There is something about the edge that I love. A driver going a little too fast, a slightly unsteady ladder, the sun setting in a somewhat unsafe neighborhood, and the long walk home. The motorbikes driving a little too close to you, the lack of streetlight, and those who pass you by knowing you are a tourist because you are blond and you look terrified and ecstatic and moronic.
That little spike of adrenaline.
There is a song by the Talking Heads that keeps haunting me: Heaven.
Heaven is a place where nothing ever happens.
It achieves a specific emotional paradoxical dissonance: having everything and still longing. It is the grieving of that thing that you thought would make you feel complete, satiated, unburdened.

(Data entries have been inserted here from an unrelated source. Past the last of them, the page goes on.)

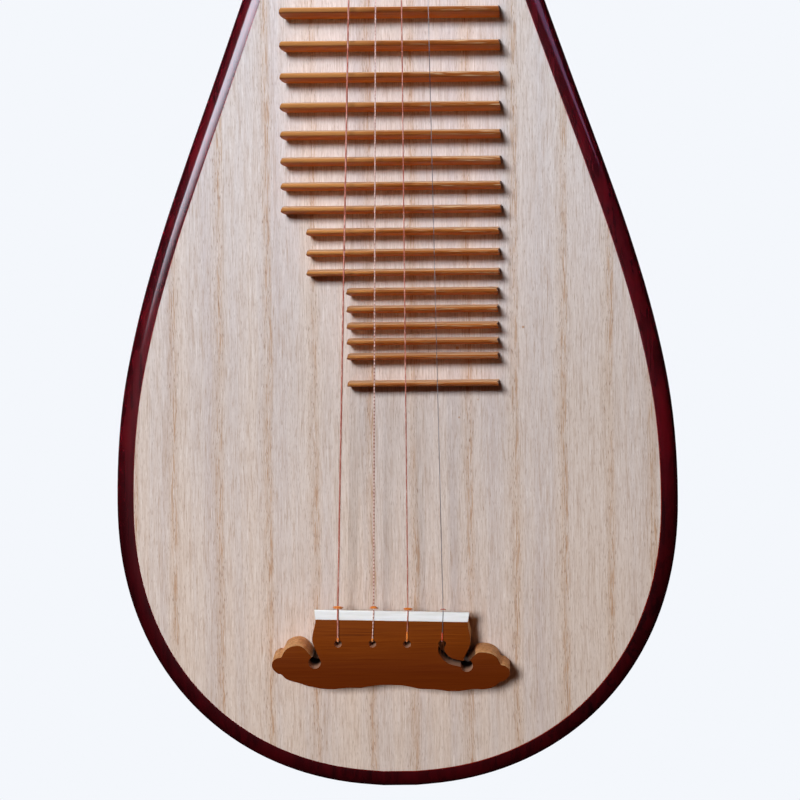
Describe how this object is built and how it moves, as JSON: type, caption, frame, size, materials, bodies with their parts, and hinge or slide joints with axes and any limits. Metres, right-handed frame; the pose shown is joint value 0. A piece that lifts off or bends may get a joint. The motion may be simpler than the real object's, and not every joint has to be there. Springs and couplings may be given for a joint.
{
  "type": "pipa",
  "caption": "Pear-shaped four-stringed plucked lute with a pale soundboard in a dark lacquered back, bamboo frets, scroll bridge and bent-back pegbox with friction pegs.",
  "frame": {"origin": "on the small flat at the tail, midway across the body, in the plane that divides left from right", "axes": "+Z along the strings from the tail to the head, -Y out of the soundboard towards the player's right hand, +X to the right when the soundboard is seen from the front"},
  "size_m": [0.305, 0.0955, 1.0286],
  "materials": {
    "lacquer": "dark maroon high-gloss lacquer over hardwood",
    "soundboard_wood": "bare pale paulownia with fine straight grain",
    "bamboo": "satin varnished bamboo",
    "bamboo_dark": "dark stained bamboo, satin",
    "bone": "polished white bone",
    "horn": "polished pale horn",
    "peg_wood": "polished dark hardwood",
    "brace_wood": "bare softwood",
    "wound_string": "copper-rose winding over a steel core",
    "steel_string": "plain drawn steel"
  },
  "bodies": {
    "body": {"back_shell": "lacquer", "soundboard": "soundboard_wood", "xiang_1": "horn", "xiang_2": "horn", "xiang_3": "horn", "xiang_4": "horn", "xiang_5": "horn", "xiang_6": "horn", "phoenix_pillow": "horn", "nut": "bone", "pin_01": "bamboo", "pin_02": "bamboo", "pin_03": "bamboo", "pin_04": "bamboo", "pin_05": "bamboo", "pin_06": "bamboo", "pin_07": "bamboo", "pin_08": "bamboo", "pin_09": "bamboo", "pin_10": "bamboo", "pin_11": "bamboo", "pin_12": "bamboo", "pin_13": "bamboo", "pin_14": "bamboo", "pin_15": "bamboo", "pin_16": "bamboo", "pin_17": "bamboo", "pin_18": "bamboo", "pin_19": "bamboo", "pin_20": "bamboo", "pin_21": "bamboo", "pin_22": "bamboo", "pin_23": "bamboo", "bridge": "bamboo_dark", "bridge_saddle": "bone", "brace_1": "brace_wood", "brace_2": "brace_wood", "brace_3": "brace_wood", "sound_post_1": "brace_wood", "sound_post_2": "brace_wood", "pegbox": "lacquer", "head_finial": "lacquer", "finial_inlay": "bone", "string_1": "wound_string", "string_2": "wound_string", "string_3": "wound_string", "string_4": "steel_string"},
    "tuning_peg_1": {"peg_1": "peg_wood", "peg_cap_1": "bone", "string_winding_1": "wound_string"},
    "tuning_peg_2": {"peg_2": "peg_wood", "peg_cap_2": "bone", "string_winding_4": "steel_string"},
    "tuning_peg_3": {"peg_3": "peg_wood", "peg_cap_3": "bone", "string_winding_2": "wound_string"},
    "tuning_peg_4": {"peg_4": "peg_wood", "peg_cap_4": "bone", "string_winding_3": "wound_string"}
  },
  "joints": [
    {"name": "peg_1_turn", "type": "hinge", "parent": "body", "child": "tuning_peg_1", "pos_m": [0, 0.00688, 0.86509], "axis": [1, 0, 0], "continuous": true},
    {"name": "peg_2_turn", "type": "hinge", "parent": "body", "child": "tuning_peg_2", "pos_m": [0, 0.01181, 0.89242], "axis": [1, 0, 0], "continuous": true},
    {"name": "peg_3_turn", "type": "hinge", "parent": "body", "child": "tuning_peg_3", "pos_m": [0, 0.02002, 0.91905], "axis": [1, 0, 0], "continuous": true},
    {"name": "peg_4_turn", "type": "hinge", "parent": "body", "child": "tuning_peg_4", "pos_m": [0, 0.02913, 0.94552], "axis": [1, 0, 0], "continuous": true}
  ]
}
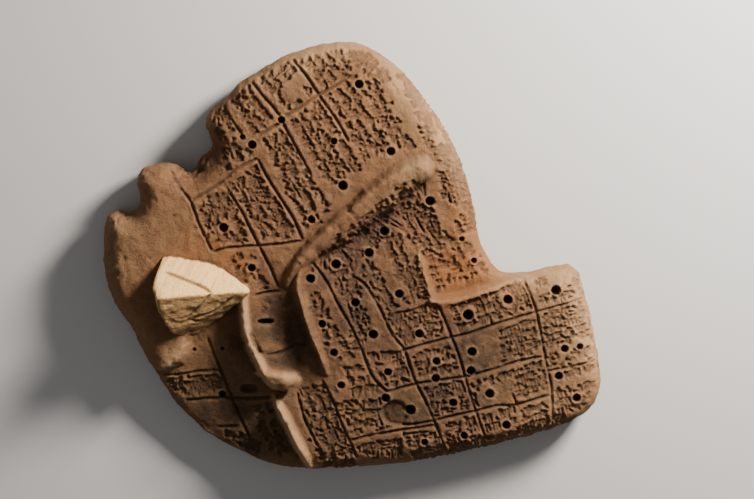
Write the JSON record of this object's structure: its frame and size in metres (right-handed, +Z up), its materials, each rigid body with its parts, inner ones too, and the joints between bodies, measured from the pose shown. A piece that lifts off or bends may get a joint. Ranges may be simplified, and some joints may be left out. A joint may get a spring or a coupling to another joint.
{
  "type": "clay liver model",
  "caption": "Fired clay tablet shaped as a sheep's liver, ruled into squares with peg holes and filled with small wedge marks, with raised ridges and a three-sided finger.",
  "frame": {"origin": "middle of the footprint's bounding box, on the surface that the model lies on", "axes": "+Z is up out of the written face, +X runs along the ruled rows of the squares to the square lobe's end, +Y runs along their columns to the domed lobe"},
  "size_m": [0.1466, 0.146, 0.0338],
  "materials": {
    "clay": "unglazed fired clay, matt and slightly gritty, tan on the rims and ridges, reddish brown in the hollows, with a paler cream finger"
  },
  "bodies": {
    "root": {"clay_liver_model": "clay"}
  },
  "joints": []
}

In a way this year has been like that, in another sense, it has been the farthest thing from that. It has been one arduous undertaking after another. Death by a million blunt objects. Still, the sentiment is not lost. The remedy to both is the same. It’s the edge. It’s the feeling of how precarious this all is, it’s putting that feeling on a tightrope and making it cross some canyon of fear. It fills your lungs with delight and possibility. It will clear out all of the dust.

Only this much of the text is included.